_MATERIAL FOR THE TASK:_
========================================
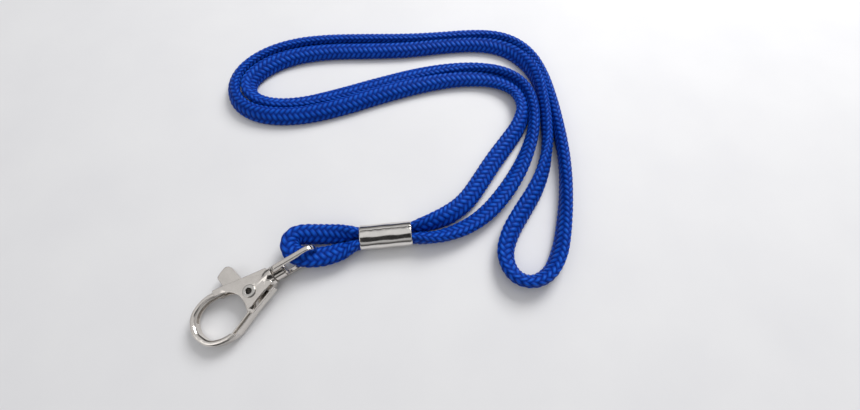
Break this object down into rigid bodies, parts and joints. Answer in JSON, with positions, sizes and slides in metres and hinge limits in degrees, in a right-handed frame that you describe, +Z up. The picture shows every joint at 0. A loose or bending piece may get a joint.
========================================
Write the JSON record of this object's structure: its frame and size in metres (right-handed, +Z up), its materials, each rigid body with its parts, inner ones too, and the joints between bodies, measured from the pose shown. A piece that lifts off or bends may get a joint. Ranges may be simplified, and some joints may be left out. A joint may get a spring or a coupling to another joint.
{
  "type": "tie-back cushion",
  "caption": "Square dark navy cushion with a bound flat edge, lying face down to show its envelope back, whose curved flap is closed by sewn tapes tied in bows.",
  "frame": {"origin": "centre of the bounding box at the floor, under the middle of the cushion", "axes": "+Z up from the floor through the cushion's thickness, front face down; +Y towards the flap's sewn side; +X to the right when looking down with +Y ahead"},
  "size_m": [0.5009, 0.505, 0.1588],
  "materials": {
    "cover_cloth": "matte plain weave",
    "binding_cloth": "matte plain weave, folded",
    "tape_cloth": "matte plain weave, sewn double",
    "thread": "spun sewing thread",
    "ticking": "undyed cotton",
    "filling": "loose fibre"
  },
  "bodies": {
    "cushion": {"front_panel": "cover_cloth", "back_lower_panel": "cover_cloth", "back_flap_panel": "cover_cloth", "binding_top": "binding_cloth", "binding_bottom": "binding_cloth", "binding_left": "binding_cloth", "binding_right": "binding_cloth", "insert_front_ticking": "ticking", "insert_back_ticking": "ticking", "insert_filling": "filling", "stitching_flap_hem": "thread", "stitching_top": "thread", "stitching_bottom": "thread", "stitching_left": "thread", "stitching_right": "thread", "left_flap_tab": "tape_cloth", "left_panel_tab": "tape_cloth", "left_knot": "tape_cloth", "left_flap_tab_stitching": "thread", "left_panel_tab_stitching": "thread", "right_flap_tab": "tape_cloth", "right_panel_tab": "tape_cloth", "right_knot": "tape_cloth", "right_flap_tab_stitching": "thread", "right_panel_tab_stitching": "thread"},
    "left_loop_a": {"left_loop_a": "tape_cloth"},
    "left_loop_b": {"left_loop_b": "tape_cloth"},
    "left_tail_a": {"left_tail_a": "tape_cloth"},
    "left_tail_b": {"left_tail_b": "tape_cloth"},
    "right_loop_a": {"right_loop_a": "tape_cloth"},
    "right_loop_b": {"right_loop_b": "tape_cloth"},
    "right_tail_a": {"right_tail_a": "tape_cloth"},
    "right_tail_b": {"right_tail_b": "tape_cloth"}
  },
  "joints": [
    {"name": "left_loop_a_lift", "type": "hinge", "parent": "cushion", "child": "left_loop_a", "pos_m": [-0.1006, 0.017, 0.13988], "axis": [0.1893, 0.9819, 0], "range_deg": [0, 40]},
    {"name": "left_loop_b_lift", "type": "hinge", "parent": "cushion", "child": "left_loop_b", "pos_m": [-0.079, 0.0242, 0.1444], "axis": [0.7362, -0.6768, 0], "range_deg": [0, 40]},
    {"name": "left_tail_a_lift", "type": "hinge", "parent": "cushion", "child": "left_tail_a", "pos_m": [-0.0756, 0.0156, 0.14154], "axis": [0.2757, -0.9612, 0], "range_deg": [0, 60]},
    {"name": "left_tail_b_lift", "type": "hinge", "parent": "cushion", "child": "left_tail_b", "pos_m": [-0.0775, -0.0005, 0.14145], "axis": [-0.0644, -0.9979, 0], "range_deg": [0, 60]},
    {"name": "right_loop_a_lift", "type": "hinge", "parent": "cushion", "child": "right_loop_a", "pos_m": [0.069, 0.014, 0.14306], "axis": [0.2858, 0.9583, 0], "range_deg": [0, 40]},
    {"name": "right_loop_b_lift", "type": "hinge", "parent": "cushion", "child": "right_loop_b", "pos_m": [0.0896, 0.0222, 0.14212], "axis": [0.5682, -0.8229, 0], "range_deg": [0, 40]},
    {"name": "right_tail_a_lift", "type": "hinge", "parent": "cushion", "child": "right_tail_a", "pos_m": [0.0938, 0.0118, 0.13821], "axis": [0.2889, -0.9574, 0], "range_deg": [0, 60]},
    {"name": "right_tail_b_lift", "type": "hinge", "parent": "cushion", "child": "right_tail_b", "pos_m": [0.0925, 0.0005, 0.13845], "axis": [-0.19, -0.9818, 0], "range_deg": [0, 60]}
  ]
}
========================================
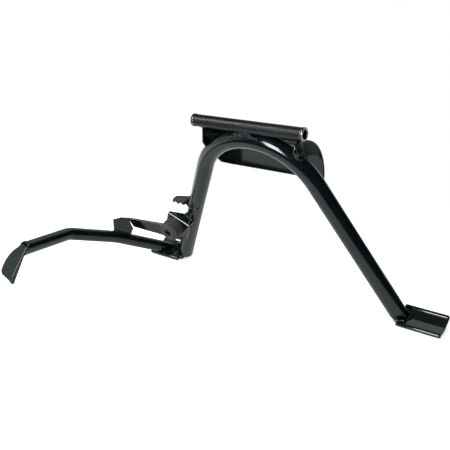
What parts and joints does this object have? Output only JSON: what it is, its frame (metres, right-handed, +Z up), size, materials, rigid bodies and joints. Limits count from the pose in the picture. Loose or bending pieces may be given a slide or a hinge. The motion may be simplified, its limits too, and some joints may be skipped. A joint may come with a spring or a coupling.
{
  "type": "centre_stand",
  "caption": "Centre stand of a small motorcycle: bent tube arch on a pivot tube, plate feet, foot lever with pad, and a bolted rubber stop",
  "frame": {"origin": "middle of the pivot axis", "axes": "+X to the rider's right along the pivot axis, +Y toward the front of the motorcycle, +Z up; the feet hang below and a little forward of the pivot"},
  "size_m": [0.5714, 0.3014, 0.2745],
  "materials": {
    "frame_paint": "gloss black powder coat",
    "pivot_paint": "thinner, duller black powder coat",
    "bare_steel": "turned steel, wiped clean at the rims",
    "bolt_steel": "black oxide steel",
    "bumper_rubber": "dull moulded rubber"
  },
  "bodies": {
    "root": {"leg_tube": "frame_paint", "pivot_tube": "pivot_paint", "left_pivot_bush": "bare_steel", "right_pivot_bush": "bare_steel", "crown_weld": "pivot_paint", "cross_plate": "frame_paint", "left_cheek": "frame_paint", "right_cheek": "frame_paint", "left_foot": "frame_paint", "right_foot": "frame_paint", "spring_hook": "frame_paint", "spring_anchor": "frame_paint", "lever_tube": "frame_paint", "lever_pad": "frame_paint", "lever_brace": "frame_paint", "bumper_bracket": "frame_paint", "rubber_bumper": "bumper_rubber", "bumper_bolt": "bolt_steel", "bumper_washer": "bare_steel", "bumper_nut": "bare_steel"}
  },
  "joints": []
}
========================================
_TO BE DONE:_ Return the lines of the records that include the string "materials".

_RESULT:_
Write the JSON record of this object's structure: its frame and size in metres (right-handed, +Z up), its materials, each rigid body with its parts, inner ones too, and the joints between bodies, measured from the pose shown. A piece that lifts off or bends may get a joint. Ranges may be simplified, and some joints may be left out. A joint may get a spring or a coupling to another joint.
  "materials": {
What parts and joints does this object have? Output only JSON: what it is, its frame (metres, right-handed, +Z up), size, materials, rigid bodies and joints. Limits count from the pose in the picture. Loose or bending pieces may be given a slide or a hinge. The motion may be simplified, its limits too, and some joints may be skipped. A joint may come with a spring or a coupling.
  "materials": {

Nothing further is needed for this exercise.